## Start Data excerpt
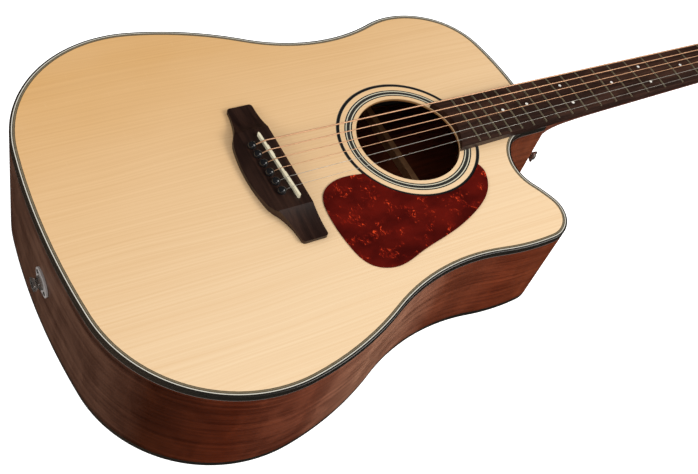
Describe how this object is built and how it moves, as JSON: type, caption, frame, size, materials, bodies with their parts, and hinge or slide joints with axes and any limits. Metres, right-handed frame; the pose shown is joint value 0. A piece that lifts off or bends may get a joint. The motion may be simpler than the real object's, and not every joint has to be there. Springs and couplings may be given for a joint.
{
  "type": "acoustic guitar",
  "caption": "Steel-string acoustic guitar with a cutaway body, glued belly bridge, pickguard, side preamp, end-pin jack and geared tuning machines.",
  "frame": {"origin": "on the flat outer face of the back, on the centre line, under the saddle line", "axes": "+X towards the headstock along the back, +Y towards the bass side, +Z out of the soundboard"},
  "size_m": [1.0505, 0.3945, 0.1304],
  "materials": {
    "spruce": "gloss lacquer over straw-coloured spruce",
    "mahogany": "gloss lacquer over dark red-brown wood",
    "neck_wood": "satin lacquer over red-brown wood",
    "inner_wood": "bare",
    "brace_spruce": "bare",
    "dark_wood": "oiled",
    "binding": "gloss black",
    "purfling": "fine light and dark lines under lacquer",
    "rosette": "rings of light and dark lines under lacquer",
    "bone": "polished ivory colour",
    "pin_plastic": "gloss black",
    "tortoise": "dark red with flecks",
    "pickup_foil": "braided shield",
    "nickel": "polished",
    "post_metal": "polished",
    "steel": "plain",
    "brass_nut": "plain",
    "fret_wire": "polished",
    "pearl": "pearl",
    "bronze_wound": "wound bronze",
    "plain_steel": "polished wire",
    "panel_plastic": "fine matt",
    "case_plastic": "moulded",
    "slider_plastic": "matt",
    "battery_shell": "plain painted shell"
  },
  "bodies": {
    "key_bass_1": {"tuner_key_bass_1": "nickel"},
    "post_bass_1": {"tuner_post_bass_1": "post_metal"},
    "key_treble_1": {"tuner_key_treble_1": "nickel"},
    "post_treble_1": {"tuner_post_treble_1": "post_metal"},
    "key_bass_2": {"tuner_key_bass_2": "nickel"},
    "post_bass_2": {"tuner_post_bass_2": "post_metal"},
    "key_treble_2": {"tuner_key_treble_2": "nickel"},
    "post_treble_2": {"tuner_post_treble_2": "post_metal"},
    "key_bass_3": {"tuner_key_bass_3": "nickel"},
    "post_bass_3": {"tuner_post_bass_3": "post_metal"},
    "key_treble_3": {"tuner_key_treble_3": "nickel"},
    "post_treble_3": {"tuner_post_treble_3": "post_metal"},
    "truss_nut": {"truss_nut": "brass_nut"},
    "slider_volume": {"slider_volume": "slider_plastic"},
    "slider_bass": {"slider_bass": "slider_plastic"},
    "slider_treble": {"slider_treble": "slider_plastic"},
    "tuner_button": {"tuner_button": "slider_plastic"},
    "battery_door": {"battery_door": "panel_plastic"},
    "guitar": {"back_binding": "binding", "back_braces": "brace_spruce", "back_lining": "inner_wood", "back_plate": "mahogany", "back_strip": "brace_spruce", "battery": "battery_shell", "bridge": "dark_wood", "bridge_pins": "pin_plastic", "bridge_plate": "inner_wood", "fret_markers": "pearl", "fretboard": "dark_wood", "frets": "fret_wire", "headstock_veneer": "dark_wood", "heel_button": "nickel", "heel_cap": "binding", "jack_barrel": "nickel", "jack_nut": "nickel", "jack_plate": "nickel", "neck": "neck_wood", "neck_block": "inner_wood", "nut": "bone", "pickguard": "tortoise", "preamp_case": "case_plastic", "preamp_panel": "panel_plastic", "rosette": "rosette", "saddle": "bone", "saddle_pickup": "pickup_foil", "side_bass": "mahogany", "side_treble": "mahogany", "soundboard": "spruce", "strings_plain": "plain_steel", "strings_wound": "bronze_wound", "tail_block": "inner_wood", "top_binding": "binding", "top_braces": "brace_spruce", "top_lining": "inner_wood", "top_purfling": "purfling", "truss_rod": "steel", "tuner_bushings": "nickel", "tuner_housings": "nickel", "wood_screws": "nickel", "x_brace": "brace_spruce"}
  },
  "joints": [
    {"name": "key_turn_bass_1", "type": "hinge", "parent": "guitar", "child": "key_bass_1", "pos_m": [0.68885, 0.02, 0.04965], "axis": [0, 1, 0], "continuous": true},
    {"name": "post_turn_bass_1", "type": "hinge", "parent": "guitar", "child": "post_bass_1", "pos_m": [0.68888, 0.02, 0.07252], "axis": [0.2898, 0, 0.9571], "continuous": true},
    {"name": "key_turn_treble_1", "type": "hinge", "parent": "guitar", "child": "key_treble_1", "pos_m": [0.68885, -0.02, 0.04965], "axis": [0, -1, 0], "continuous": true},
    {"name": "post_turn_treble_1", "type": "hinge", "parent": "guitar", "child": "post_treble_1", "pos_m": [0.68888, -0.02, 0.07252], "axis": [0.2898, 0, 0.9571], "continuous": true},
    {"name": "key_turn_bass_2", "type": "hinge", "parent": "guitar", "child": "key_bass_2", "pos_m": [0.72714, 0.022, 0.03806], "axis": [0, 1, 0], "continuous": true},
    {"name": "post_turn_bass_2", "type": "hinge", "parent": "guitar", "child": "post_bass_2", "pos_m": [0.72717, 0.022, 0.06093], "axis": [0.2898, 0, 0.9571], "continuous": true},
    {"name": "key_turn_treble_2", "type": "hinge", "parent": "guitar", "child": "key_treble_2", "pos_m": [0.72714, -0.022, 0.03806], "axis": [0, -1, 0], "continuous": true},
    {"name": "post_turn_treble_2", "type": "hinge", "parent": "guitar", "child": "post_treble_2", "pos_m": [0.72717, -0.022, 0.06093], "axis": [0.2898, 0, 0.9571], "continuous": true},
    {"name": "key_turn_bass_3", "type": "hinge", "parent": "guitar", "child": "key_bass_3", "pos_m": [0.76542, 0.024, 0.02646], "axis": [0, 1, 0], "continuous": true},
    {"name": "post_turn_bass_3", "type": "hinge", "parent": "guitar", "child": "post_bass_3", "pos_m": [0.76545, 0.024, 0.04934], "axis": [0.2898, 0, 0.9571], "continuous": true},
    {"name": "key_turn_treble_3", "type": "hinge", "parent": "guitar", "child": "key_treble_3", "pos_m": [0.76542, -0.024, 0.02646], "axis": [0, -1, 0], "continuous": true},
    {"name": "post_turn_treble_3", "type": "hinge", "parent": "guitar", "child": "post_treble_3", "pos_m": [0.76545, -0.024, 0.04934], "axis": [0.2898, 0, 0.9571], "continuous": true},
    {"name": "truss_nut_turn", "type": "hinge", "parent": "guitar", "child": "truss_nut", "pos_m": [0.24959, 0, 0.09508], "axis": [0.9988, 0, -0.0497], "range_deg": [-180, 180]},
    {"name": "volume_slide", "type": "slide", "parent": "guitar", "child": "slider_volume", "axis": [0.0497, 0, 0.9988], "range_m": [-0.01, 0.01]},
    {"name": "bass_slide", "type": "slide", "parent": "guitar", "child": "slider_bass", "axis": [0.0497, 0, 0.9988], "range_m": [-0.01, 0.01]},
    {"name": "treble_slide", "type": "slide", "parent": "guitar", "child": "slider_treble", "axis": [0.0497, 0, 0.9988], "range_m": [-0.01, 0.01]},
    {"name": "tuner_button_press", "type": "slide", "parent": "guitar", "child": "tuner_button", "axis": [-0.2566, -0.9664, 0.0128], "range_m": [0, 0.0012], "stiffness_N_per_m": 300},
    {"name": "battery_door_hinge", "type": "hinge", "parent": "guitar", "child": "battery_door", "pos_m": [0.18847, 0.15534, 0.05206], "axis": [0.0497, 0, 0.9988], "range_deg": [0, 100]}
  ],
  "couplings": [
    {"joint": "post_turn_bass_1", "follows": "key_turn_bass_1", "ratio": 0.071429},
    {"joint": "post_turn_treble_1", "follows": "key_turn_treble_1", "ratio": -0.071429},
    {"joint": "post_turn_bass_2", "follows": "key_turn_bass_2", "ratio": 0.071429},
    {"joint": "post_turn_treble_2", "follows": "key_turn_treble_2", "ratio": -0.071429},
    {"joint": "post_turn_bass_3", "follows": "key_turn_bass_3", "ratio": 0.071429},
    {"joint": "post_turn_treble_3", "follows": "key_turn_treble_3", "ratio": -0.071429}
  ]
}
## End Data excerpt
Exercise objective: Select all lines in the listing above where the word "bodies" appears, and show them.

Output of the task:
Describe how this object is built and how it moves, as JSON: type, caption, frame, size, materials, bodies with their parts, and hinge or slide joints with axes and any limits. Metres, right-handed frame; the pose shown is joint value 0. A piece that lifts off or bends may get a joint. The motion may be simpler than the real object's, and not every joint has to be there. Springs and couplings may be given for a joint.
  "bodies": {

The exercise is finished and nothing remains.